There are several good films that are useable but are as dependable. 
Granted, the Dmax varies from emulsion to emulsion batch. There have been a
couple of years when getting a 4.0 optical density was next to impossible.

-----Original Message-----
From: etienne garbaux
Sent: Wednesday, October 27, 2010 12:39 PM
To: The alternative photographic processes mailing list
Subject: [alt-photo] Re: Copy film (Kodak 4125)

Kevin wrote:

>We have found that Ilford Ortho Plus is a very good replacement. It has 
>a very manageable curve to work with, much like Kodak Copy film.

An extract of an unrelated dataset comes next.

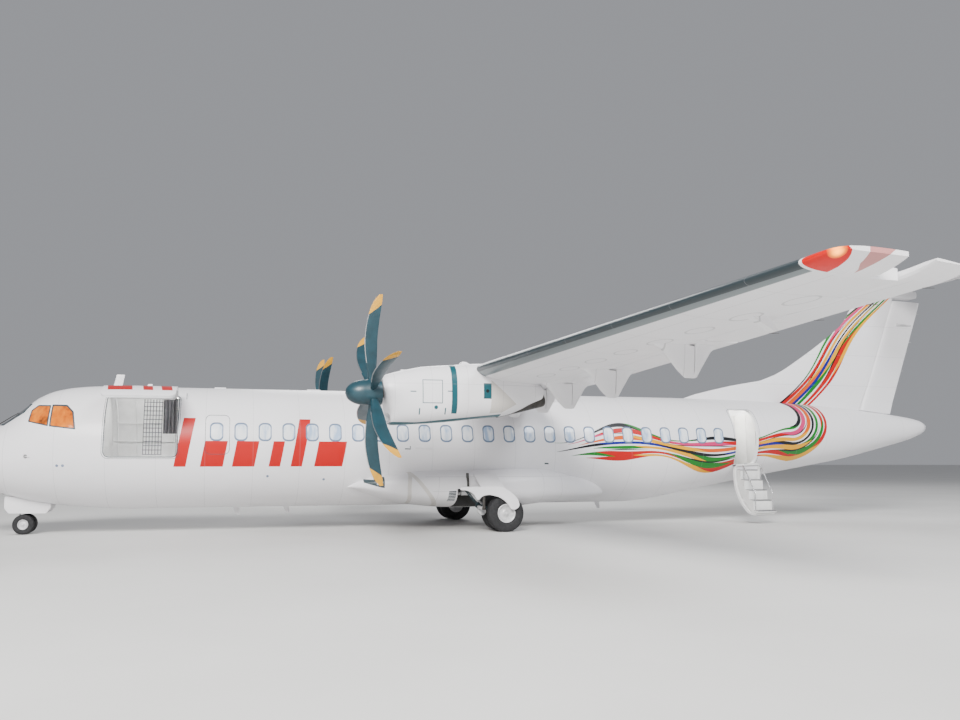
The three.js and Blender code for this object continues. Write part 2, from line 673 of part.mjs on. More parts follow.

I do not share your enthusiasm for IOP.  While the contrast of IOP can be
adjusted via development, the range of adjustment is similar to any camera
film and far, far less than is possible with the double-emulsion 4125.
Also, with high-contrast development it shows a pronounced shoulder, which
precludes the sort of fine control of shadow and highlight densities 4125
made possible, and the D-Max falls short of what is necessary to make
negatives with good highlight separation at a DR suitable for pure Pt, salt
prints, etc.
(i.e., DR >2.3 or so).  It is also much faster than 4125, which makes it a
pain to work with in the darkroom.  T-Max 100 is actually much better in
every respect than IOP for copy use, although the panchromatic sensitizing
makes it that much more of a pain in the darkroom.  IOP is just an ordinary
medium-speed pictorial film that happens to be orthochromatic, which makes
handling easier in the darkroom.  It is not a real copy film in any sense.